### Set problem
Only lines holding the string "frame" are wanted; copy each one from the material.

### Data records
───

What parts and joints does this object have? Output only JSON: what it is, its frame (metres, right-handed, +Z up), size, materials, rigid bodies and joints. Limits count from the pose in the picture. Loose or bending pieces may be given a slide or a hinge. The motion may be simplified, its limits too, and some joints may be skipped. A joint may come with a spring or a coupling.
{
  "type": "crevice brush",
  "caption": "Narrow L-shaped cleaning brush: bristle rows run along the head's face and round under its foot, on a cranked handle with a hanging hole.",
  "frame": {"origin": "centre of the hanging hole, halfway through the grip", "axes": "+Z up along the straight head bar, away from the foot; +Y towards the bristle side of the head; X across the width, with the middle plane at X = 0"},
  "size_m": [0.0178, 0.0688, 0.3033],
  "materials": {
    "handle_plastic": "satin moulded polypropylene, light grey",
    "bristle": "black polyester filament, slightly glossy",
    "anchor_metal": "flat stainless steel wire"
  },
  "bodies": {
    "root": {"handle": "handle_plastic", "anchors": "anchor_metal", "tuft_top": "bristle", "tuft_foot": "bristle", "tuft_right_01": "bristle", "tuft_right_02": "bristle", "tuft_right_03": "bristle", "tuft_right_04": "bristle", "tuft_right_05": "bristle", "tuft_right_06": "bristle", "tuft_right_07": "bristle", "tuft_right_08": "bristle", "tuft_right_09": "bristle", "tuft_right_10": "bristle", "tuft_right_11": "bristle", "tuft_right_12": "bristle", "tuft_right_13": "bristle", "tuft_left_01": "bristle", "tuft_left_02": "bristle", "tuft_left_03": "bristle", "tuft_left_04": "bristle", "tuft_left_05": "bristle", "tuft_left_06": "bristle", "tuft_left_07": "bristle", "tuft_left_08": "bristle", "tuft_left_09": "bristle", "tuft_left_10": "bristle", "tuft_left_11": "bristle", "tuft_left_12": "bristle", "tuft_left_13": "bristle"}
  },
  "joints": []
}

───

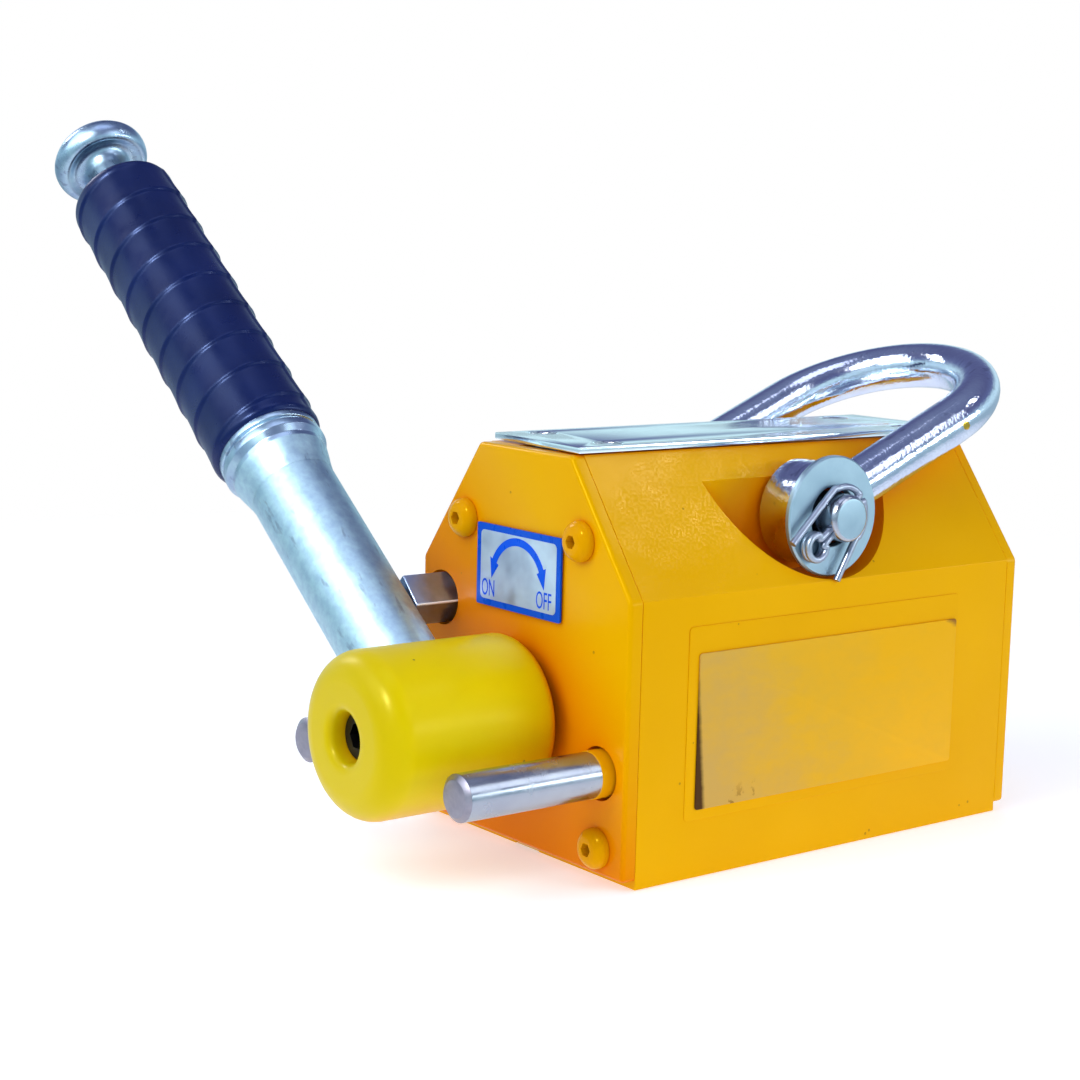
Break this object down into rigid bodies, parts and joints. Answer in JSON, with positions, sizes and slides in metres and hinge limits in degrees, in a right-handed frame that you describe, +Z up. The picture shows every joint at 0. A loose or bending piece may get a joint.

───

### Response to the exercise
What parts and joints does this object have? Output only JSON: what it is, its frame (metres, right-handed, +Z up), size, materials, rigid bodies and joints. Limits count from the pose in the picture. Loose or bending pieces may be given a slide or a hinge. The motion may be simplified, its limits too, and some joints may be skipped. A joint may come with a spring or a coupling.
  "frame": {"origin": "centre of the hanging hole, halfway through the grip", "axes": "+Z up along the straight head bar, away from the foot; +Y towards the bristle side of the head; X across the width, with the middle plane at X = 0"},
Break this object down into rigid bodies, parts and joints. Answer in JSON, with positions, sizes and slides in metres and hinge limits in degrees, in a right-handed frame that you describe, +Z up. The picture shows every joint at 0. A loose or bending piece may get a joint.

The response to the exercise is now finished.